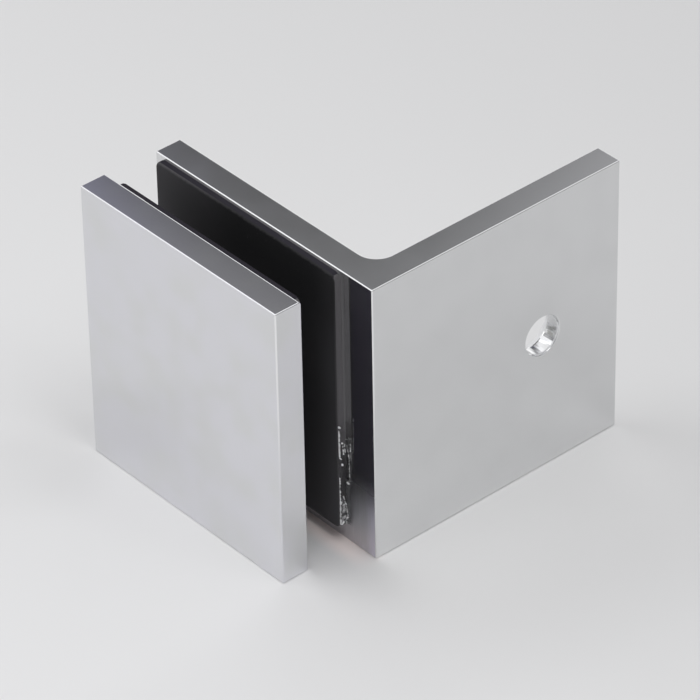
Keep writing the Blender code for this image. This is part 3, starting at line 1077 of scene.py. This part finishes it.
def make_stage(colours):
    """The floor, the lamps and the camera."""
    scene = bpy.context.scene
    scene.view_settings.view_transform = "Standard"
    make_sky()

    bm = bmesh.new()
    bmesh.ops.create_grid(bm, x_segments=8, y_segments=8, size=FLOOR_SIZE)
    bmesh.ops.translate(bm, vec=(0.0, 0.0, ANGLE_LOW.z - FLOOR_GAP), verts=bm.verts)
    floor = new_piece("floor", bm, [studio_floor("studio floor", colours)])

    for lamp in SOFTBOXES:
        softbox(*lamp)
    # Keeps the light that the chrome throws on the floor
    scene.cycles.blur_glossy = 0.0

    camera = bpy.data.objects.new("camera", bpy.data.cameras.new("camera"))
    scene.collection.objects.link(camera)
    camera.data.sensor_width = CAMERA_SENSOR
    camera.data.lens = CAMERA_LENS
    camera.data.clip_start, camera.data.clip_end = CAMERA_CLIP
    right, up, back = view_axes(CAMERA_AZIMUTH, CAMERA_ELEVATION, CAMERA_ROLL)
    eye = CAMERA_TARGET + back * CAMERA_DISTANCE + right * CAMERA_SIDE + up * CAMERA_RISE
    place_looking(camera, eye, right, up, back)
    scene.camera = camera


# Add-on


class MakeAngle(bpy.types.Operator):
    """Make the chrome wall angle with its three holes"""

    bl_idname = "bracket.make_angle"
    bl_label = "Wall angle"

    def execute(self, context):
        make_angle(context.scene.bracket_sizes, context.scene.bracket_colours)
        return {"FINISHED"}


class MakePlate(bpy.types.Operator):
    """Make the chrome clamp plate with its posts"""

    bl_idname = "bracket.make_plate"
    bl_label = "Clamp plate"

    def execute(self, context):
        make_plate(context.scene.bracket_sizes, context.scene.bracket_colours)
        return {"FINISHED"}


class MakePads(bpy.types.Operator):
    """Make both rubber pads with their adhesive films"""

    bl_idname = "bracket.make_pads"
    bl_label = "Pads and films"

    def execute(self, context):
        make_pads(context.scene.bracket_sizes, context.scene.bracket_colours)
        return {"FINISHED"}


class MakeLooseFilm(bpy.types.Operator):
    """Make the creased clear film beside the rear pad"""

    bl_idname = "bracket.make_loose_film"
    bl_label = "Loose film"

    def execute(self, context):
        make_loose_film(context.scene.bracket_colours)
        return {"FINISHED"}


class MakeScrews(bpy.types.Operator):
    """Make the two threaded clamp screws"""

    bl_idname = "bracket.make_screws"
    bl_label = "Clamp screws"

    def execute(self, context):
        make_screws(context.scene.bracket_sizes, context.scene.bracket_colours)
        return {"FINISHED"}


class MakeStage(bpy.types.Operator):
    """Make the pale floor, the soft light and the camera"""

    bl_idname = "bracket.make_stage"
    bl_label = "Stage"

    def execute(self, context):
        make_stage(context.scene.bracket_colours)
        return {"FINISHED"}


STEPS = (MakeAngle, MakePlate, MakePads, MakeLooseFilm, MakeScrews, MakeStage)


class BracketPanel(bpy.types.Panel):
    """Lists the pieces of the bracket"""

    bl_idname = "VIEW3D_PT_bracket"
    bl_label = "Bracket"
    bl_space_type = "VIEW_3D"
    bl_region_type = "UI"
    bl_category = "Bracket"

    def draw(self, context):
        for group in (context.scene.bracket_sizes, context.scene.bracket_colours):
            box = self.layout.box()
            for name in group.bl_rna.properties.keys():
                if name not in ("rna_type", "name"):
                    box.prop(group, name)
        for step in STEPS:
            self.layout.operator(step.bl_idname)


CLASSES = (BracketSizes, BracketColours, *STEPS, BracketPanel)


def register():
    """Adds the classes and the two groups of values."""
    for cls in CLASSES:
        bpy.utils.register_class(cls)
    bpy.types.Scene.bracket_sizes = PointerProperty(type=BracketSizes)
    bpy.types.Scene.bracket_colours = PointerProperty(type=BracketColours)


def unregister():
    """Takes them away again."""
    del bpy.types.Scene.bracket_colours
    del bpy.types.Scene.bracket_sizes
    for cls in reversed(CLASSES):
        bpy.utils.unregister_class(cls)


def main():
    """Makes every piece and the stage."""
    register()
    bpy.ops.bracket.make_angle()
    bpy.ops.bracket.make_plate()
    bpy.ops.bracket.make_pads()
    bpy.ops.bracket.make_loose_film()
    bpy.ops.bracket.make_screws()
    bpy.ops.bracket.make_stage()


if __name__ == "__main__":
    main()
=======
_To do_
From the listing above, extract every line exactly as it stands.

_Output for this exercise_
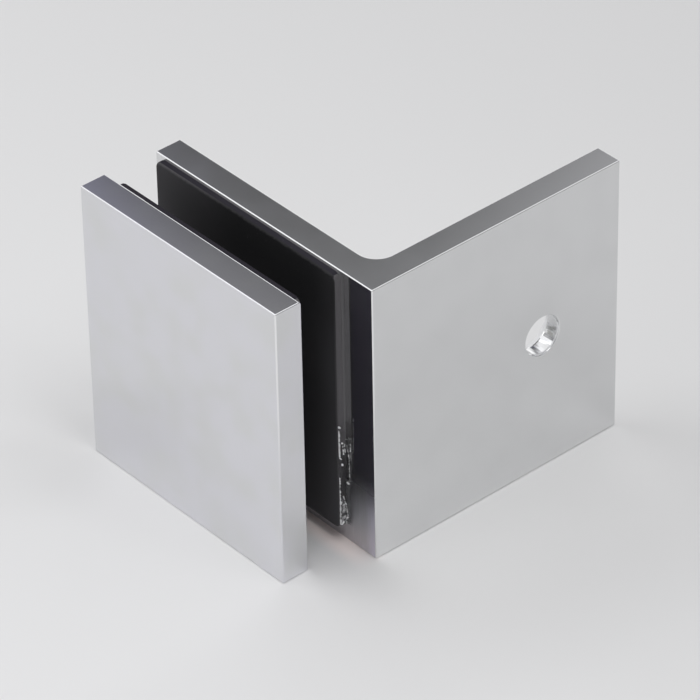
Keep writing the Blender code for this image. This is part 3, starting at line 1077 of scene.py. This part finishes it.
def make_stage(colours):
    """The floor, the lamps and the camera."""
    scene = bpy.context.scene
    scene.view_settings.view_transform = "Standard"
    make_sky()

    bm = bmesh.new()
    bmesh.ops.create_grid(bm, x_segments=8, y_segments=8, size=FLOOR_SIZE)
    bmesh.ops.translate(bm, vec=(0.0, 0.0, ANGLE_LOW.z - FLOOR_GAP), verts=bm.verts)
    floor = new_piece("floor", bm, [studio_floor("studio floor", colours)])

    for lamp in SOFTBOXES:
        softbox(*lamp)
    # Keeps the light that the chrome throws on the floor
    scene.cycles.blur_glossy = 0.0

    camera = bpy.data.objects.new("camera", bpy.data.cameras.new("camera"))
    scene.collection.objects.link(camera)
    camera.data.sensor_width = CAMERA_SENSOR
    camera.data.lens = CAMERA_LENS
    camera.data.clip_start, camera.data.clip_end = CAMERA_CLIP
    right, up, back = view_axes(CAMERA_AZIMUTH, CAMERA_ELEVATION, CAMERA_ROLL)
    eye = CAMERA_TARGET + back * CAMERA_DISTANCE + right * CAMERA_SIDE + up * CAMERA_RISE
    place_looking(camera, eye, right, up, back)
    scene.camera = camera


# Add-on


class MakeAngle(bpy.types.Operator):
    """Make the chrome wall angle with its three holes"""

    bl_idname = "bracket.make_angle"
    bl_label = "Wall angle"

    def execute(self, context):
        make_angle(context.scene.bracket_sizes, context.scene.bracket_colours)
        return {"FINISHED"}


class MakePlate(bpy.types.Operator):
    """Make the chrome clamp plate with its posts"""

    bl_idname = "bracket.make_plate"
    bl_label = "Clamp plate"

    def execute(self, context):
        make_plate(context.scene.bracket_sizes, context.scene.bracket_colours)
        return {"FINISHED"}


class MakePads(bpy.types.Operator):
    """Make both rubber pads with their adhesive films"""

    bl_idname = "bracket.make_pads"
    bl_label = "Pads and films"

    def execute(self, context):
        make_pads(context.scene.bracket_sizes, context.scene.bracket_colours)
        return {"FINISHED"}


class MakeLooseFilm(bpy.types.Operator):
    """Make the creased clear film beside the rear pad"""

    bl_idname = "bracket.make_loose_film"
    bl_label = "Loose film"

    def execute(self, context):
        make_loose_film(context.scene.bracket_colours)
        return {"FINISHED"}


class MakeScrews(bpy.types.Operator):
    """Make the two threaded clamp screws"""

    bl_idname = "bracket.make_screws"
    bl_label = "Clamp screws"

    def execute(self, context):
        make_screws(context.scene.bracket_sizes, context.scene.bracket_colours)
        return {"FINISHED"}


class MakeStage(bpy.types.Operator):
    """Make the pale floor, the soft light and the camera"""

    bl_idname = "bracket.make_stage"
    bl_label = "Stage"

    def execute(self, context):
        make_stage(context.scene.bracket_colours)
        return {"FINISHED"}


STEPS = (MakeAngle, MakePlate, MakePads, MakeLooseFilm, MakeScrews, MakeStage)


class BracketPanel(bpy.types.Panel):
    """Lists the pieces of the bracket"""

    bl_idname = "VIEW3D_PT_bracket"
    bl_label = "Bracket"
    bl_space_type = "VIEW_3D"
    bl_region_type = "UI"
    bl_category = "Bracket"

    def draw(self, context):
        for group in (context.scene.bracket_sizes, context.scene.bracket_colours):
            box = self.layout.box()
            for name in group.bl_rna.properties.keys():
                if name not in ("rna_type", "name"):
                    box.prop(group, name)
        for step in STEPS:
            self.layout.operator(step.bl_idname)


CLASSES = (BracketSizes, BracketColours, *STEPS, BracketPanel)


def register():
    """Adds the classes and the two groups of values."""
    for cls in CLASSES:
        bpy.utils.register_class(cls)
    bpy.types.Scene.bracket_sizes = PointerProperty(type=BracketSizes)
    bpy.types.Scene.bracket_colours = PointerProperty(type=BracketColours)


def unregister():
    """Takes them away again."""
    del bpy.types.Scene.bracket_colours
    del bpy.types.Scene.bracket_sizes
    for cls in reversed(CLASSES):
        bpy.utils.unregister_class(cls)


def main():
    """Makes every piece and the stage."""
    register()
    bpy.ops.bracket.make_angle()
    bpy.ops.bracket.make_plate()
    bpy.ops.bracket.make_pads()
    bpy.ops.bracket.make_loose_film()
    bpy.ops.bracket.make_screws()
    bpy.ops.bracket.make_stage()


if __name__ == "__main__":
    main()